[Exercise brief]: Every line below is to be quoted exactly, with nothing added or dropped.

[Supplied material]:
◇ ◇ ◇ ◇ ◇
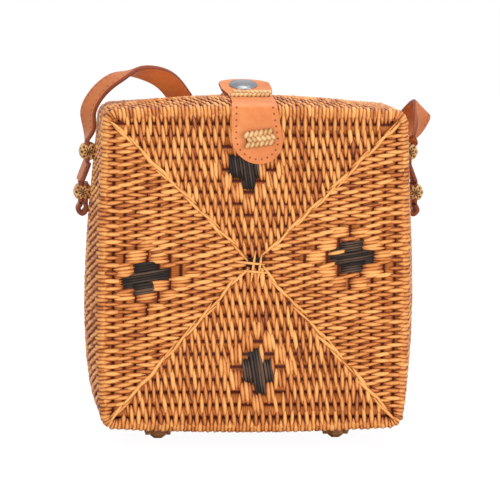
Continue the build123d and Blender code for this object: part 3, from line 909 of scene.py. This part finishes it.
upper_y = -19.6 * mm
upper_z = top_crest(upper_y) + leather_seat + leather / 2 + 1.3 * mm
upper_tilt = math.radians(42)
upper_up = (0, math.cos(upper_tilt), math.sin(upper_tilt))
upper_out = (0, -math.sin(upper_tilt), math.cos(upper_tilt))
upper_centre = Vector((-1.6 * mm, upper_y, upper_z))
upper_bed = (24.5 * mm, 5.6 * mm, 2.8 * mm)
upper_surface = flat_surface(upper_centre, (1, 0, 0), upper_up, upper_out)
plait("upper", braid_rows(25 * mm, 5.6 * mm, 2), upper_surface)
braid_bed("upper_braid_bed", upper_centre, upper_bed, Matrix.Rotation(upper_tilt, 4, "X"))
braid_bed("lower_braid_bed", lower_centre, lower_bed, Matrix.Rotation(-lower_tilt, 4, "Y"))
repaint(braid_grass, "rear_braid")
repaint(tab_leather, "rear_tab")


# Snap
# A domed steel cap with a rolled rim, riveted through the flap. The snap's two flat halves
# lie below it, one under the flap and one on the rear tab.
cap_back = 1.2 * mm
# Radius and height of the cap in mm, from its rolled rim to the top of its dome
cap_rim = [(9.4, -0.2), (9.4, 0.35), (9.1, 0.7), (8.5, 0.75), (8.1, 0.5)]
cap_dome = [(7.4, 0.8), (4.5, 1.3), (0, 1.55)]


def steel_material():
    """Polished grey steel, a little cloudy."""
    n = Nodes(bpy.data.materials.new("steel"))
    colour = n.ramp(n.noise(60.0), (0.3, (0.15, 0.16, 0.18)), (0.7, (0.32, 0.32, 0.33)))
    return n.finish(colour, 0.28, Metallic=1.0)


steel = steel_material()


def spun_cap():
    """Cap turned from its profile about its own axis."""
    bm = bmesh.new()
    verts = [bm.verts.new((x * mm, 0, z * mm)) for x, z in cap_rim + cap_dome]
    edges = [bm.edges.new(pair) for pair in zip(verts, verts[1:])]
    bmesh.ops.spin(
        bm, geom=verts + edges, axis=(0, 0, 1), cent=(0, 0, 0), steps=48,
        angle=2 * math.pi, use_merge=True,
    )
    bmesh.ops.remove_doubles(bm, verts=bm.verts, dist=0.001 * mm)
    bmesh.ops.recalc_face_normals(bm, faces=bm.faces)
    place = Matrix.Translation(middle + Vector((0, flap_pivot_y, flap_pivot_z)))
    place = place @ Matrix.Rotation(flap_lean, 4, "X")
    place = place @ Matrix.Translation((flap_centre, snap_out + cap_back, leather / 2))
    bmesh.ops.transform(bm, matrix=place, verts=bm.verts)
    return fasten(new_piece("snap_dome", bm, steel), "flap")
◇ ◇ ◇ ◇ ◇
[Result of the task]:
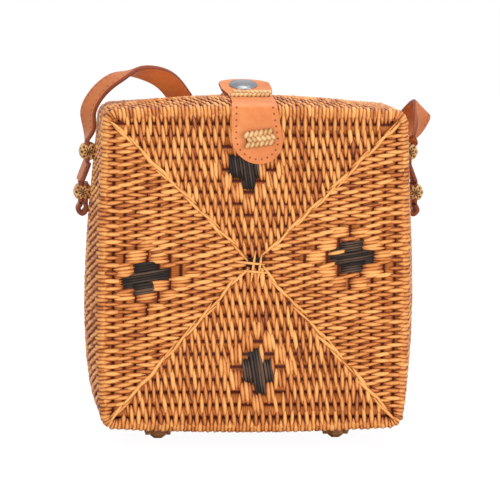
Continue the build123d and Blender code for this object: part 3, from line 909 of scene.py. This part finishes it.
upper_y = -19.6 * mm
upper_z = top_crest(upper_y) + leather_seat + leather / 2 + 1.3 * mm
upper_tilt = math.radians(42)
upper_up = (0, math.cos(upper_tilt), math.sin(upper_tilt))
upper_out = (0, -math.sin(upper_tilt), math.cos(upper_tilt))
upper_centre = Vector((-1.6 * mm, upper_y, upper_z))
upper_bed = (24.5 * mm, 5.6 * mm, 2.8 * mm)
upper_surface = flat_surface(upper_centre, (1, 0, 0), upper_up, upper_out)
plait("upper", braid_rows(25 * mm, 5.6 * mm, 2), upper_surface)
braid_bed("upper_braid_bed", upper_centre, upper_bed, Matrix.Rotation(upper_tilt, 4, "X"))
braid_bed("lower_braid_bed", lower_centre, lower_bed, Matrix.Rotation(-lower_tilt, 4, "Y"))
repaint(braid_grass, "rear_braid")
repaint(tab_leather, "rear_tab")


# Snap
# A domed steel cap with a rolled rim, riveted through the flap. The snap's two flat halves
# lie below it, one under the flap and one on the rear tab.
cap_back = 1.2 * mm
# Radius and height of the cap in mm, from its rolled rim to the top of its dome
cap_rim = [(9.4, -0.2), (9.4, 0.35), (9.1, 0.7), (8.5, 0.75), (8.1, 0.5)]
cap_dome = [(7.4, 0.8), (4.5, 1.3), (0, 1.55)]


def steel_material():
    """Polished grey steel, a little cloudy."""
    n = Nodes(bpy.data.materials.new("steel"))
    colour = n.ramp(n.noise(60.0), (0.3, (0.15, 0.16, 0.18)), (0.7, (0.32, 0.32, 0.33)))
    return n.finish(colour, 0.28, Metallic=1.0)


steel = steel_material()


def spun_cap():
    """Cap turned from its profile about its own axis."""
    bm = bmesh.new()
    verts = [bm.verts.new((x * mm, 0, z * mm)) for x, z in cap_rim + cap_dome]
    edges = [bm.edges.new(pair) for pair in zip(verts, verts[1:])]
    bmesh.ops.spin(
        bm, geom=verts + edges, axis=(0, 0, 1), cent=(0, 0, 0), steps=48,
        angle=2 * math.pi, use_merge=True,
    )
    bmesh.ops.remove_doubles(bm, verts=bm.verts, dist=0.001 * mm)
    bmesh.ops.recalc_face_normals(bm, faces=bm.faces)
    place = Matrix.Translation(middle + Vector((0, flap_pivot_y, flap_pivot_z)))
    place = place @ Matrix.Rotation(flap_lean, 4, "X")
    place = place @ Matrix.Translation((flap_centre, snap_out + cap_back, leather / 2))
    bmesh.ops.transform(bm, matrix=place, verts=bm.verts)
    return fasten(new_piece("snap_dome", bm, steel), "flap")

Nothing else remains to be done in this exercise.